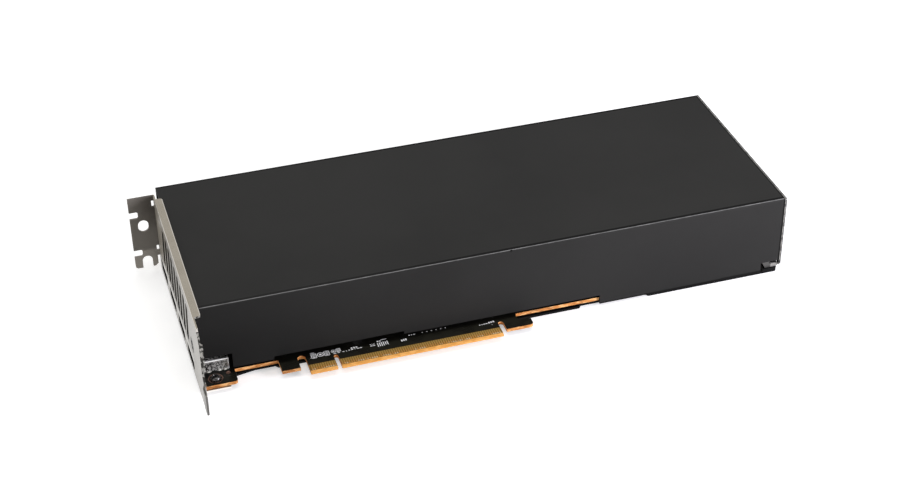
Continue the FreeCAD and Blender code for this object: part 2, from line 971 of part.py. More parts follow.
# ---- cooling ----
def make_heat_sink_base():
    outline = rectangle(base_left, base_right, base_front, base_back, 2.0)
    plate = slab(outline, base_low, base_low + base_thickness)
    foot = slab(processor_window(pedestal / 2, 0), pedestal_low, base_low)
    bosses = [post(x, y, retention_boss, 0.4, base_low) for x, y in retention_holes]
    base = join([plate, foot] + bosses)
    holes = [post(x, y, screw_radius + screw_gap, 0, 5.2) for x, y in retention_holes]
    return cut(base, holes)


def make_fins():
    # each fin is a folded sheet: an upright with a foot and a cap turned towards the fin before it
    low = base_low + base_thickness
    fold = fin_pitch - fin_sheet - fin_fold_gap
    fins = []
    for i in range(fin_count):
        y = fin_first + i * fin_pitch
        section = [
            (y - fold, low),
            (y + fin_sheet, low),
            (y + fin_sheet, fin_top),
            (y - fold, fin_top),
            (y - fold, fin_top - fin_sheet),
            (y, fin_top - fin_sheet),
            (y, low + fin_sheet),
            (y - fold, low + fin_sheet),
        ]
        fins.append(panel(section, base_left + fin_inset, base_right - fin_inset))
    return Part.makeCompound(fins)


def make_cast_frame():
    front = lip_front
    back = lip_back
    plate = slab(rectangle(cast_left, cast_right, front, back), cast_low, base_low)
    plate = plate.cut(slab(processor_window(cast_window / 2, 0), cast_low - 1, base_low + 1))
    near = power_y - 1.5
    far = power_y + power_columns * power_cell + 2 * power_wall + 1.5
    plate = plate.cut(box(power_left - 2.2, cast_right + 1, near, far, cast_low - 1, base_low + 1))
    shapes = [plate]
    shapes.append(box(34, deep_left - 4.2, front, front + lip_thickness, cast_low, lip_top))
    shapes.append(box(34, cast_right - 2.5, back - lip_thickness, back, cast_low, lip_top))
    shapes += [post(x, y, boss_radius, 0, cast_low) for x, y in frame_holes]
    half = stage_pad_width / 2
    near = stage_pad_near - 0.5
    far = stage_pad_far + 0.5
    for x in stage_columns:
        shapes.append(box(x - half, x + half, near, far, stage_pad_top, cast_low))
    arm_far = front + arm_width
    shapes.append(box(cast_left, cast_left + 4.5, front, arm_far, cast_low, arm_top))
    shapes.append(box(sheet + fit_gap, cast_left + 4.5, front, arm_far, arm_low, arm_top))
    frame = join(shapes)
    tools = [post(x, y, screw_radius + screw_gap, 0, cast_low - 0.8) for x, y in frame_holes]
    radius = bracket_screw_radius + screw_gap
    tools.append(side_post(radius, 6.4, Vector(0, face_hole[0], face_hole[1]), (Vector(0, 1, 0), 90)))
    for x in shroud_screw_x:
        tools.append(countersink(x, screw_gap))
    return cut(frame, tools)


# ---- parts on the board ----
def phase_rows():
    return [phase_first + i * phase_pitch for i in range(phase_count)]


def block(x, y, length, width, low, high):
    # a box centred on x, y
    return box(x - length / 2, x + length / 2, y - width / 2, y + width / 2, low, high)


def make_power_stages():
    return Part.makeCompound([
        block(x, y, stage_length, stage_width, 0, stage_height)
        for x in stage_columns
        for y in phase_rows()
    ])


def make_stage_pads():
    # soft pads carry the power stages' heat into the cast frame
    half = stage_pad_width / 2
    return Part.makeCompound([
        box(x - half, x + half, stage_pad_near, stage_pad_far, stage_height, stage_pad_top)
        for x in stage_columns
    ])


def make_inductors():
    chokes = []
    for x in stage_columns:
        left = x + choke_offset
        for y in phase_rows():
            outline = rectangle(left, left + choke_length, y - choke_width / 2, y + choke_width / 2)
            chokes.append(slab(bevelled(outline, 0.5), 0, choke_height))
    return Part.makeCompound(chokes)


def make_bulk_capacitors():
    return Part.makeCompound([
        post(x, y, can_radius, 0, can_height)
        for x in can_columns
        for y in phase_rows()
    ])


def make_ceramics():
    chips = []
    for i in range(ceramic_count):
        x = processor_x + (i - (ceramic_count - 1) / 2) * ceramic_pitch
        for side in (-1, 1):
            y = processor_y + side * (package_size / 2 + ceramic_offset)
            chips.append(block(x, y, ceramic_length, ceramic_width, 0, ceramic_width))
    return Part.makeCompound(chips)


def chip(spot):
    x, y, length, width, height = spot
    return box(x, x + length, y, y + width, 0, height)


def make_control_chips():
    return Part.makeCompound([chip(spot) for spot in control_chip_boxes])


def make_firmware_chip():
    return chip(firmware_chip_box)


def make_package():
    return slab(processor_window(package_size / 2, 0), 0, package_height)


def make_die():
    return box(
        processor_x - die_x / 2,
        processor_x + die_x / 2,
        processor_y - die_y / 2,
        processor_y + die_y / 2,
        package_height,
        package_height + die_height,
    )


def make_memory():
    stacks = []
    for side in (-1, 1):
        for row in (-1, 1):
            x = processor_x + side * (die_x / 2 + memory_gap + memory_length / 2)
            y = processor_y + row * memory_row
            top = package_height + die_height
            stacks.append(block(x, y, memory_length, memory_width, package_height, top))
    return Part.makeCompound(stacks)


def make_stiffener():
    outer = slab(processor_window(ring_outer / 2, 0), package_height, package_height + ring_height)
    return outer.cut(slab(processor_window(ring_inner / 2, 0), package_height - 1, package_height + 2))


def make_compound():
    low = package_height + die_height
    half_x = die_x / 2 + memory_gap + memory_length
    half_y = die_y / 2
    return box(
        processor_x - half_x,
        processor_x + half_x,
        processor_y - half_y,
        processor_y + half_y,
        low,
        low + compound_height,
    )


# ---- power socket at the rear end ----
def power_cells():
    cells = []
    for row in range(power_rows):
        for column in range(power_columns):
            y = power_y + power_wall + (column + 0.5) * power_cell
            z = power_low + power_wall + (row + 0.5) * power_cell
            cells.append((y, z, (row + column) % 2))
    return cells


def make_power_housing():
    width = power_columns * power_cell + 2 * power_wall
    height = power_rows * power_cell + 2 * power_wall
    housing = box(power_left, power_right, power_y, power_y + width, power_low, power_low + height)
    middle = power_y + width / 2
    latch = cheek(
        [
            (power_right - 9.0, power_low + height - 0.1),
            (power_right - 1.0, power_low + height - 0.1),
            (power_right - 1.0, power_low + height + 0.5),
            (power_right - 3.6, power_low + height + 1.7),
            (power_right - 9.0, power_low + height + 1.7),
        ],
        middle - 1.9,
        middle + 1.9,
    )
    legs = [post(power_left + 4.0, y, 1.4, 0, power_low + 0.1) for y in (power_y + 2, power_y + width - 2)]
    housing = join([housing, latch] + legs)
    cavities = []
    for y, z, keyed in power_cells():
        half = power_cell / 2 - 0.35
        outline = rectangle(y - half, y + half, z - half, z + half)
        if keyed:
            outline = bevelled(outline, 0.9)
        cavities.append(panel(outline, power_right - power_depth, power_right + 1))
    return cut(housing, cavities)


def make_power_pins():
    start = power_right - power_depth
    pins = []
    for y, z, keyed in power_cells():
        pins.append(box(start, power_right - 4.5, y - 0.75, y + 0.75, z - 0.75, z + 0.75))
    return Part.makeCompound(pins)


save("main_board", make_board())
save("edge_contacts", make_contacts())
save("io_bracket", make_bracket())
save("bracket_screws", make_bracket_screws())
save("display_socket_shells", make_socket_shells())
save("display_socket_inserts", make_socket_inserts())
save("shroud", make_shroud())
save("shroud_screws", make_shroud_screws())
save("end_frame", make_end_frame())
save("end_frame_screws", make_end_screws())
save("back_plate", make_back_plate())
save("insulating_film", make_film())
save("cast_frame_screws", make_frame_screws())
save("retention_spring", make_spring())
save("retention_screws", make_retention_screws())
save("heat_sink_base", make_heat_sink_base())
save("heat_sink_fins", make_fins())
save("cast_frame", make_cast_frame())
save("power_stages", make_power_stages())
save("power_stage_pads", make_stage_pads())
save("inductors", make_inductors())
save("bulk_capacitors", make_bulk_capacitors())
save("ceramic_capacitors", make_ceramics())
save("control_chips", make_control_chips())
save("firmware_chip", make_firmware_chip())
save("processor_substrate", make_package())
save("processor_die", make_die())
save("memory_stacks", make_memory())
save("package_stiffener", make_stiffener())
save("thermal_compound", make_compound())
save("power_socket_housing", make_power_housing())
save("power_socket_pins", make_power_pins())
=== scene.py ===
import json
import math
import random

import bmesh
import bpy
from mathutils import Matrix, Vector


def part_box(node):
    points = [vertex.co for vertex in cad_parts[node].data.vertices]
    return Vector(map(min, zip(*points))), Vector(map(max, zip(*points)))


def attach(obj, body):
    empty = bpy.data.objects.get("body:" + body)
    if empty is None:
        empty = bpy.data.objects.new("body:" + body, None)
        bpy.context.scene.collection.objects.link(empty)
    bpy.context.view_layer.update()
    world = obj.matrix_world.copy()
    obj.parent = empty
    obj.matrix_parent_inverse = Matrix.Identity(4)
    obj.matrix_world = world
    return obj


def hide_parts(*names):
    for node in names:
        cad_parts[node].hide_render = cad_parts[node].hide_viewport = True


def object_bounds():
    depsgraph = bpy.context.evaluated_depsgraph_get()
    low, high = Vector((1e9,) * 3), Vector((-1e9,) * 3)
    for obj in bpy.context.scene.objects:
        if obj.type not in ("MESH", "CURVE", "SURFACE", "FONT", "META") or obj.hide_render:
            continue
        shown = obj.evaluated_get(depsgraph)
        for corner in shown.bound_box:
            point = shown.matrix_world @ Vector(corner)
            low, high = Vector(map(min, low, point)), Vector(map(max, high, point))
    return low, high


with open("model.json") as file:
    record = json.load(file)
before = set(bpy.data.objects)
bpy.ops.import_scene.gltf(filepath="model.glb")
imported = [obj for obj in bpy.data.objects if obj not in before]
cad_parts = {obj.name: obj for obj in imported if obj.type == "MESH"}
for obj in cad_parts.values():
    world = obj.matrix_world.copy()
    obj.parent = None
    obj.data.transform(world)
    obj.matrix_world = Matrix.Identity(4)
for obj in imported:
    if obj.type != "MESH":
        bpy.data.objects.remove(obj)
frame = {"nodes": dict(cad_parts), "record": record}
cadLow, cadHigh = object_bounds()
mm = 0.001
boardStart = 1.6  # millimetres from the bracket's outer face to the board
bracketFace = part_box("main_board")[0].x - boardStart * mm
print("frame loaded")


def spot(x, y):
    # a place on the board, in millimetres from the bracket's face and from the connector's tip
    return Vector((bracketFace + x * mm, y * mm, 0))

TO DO
Please give an exact restatement of only the lines from the beginning of the material above to the line with "return Part.makeCompound(fins)", inclusive.

WRITTEN SOLUTION
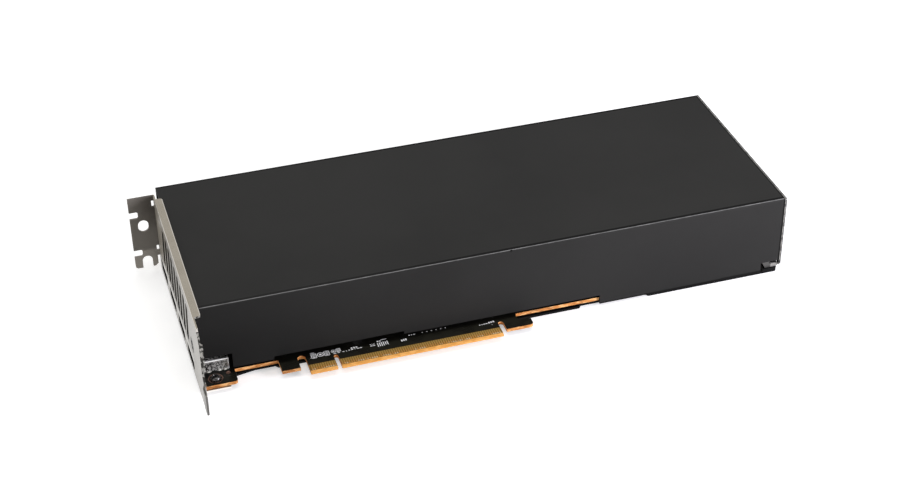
Continue the FreeCAD and Blender code for this object: part 2, from line 971 of part.py. More parts follow.
# ---- cooling ----
def make_heat_sink_base():
    outline = rectangle(base_left, base_right, base_front, base_back, 2.0)
    plate = slab(outline, base_low, base_low + base_thickness)
    foot = slab(processor_window(pedestal / 2, 0), pedestal_low, base_low)
    bosses = [post(x, y, retention_boss, 0.4, base_low) for x, y in retention_holes]
    base = join([plate, foot] + bosses)
    holes = [post(x, y, screw_radius + screw_gap, 0, 5.2) for x, y in retention_holes]
    return cut(base, holes)


def make_fins():
    # each fin is a folded sheet: an upright with a foot and a cap turned towards the fin before it
    low = base_low + base_thickness
    fold = fin_pitch - fin_sheet - fin_fold_gap
    fins = []
    for i in range(fin_count):
        y = fin_first + i * fin_pitch
        section = [
            (y - fold, low),
            (y + fin_sheet, low),
            (y + fin_sheet, fin_top),
            (y - fold, fin_top),
            (y - fold, fin_top - fin_sheet),
            (y, fin_top - fin_sheet),
            (y, low + fin_sheet),
            (y - fold, low + fin_sheet),
        ]
        fins.append(panel(section, base_left + fin_inset, base_right - fin_inset))
    return Part.makeCompound(fins)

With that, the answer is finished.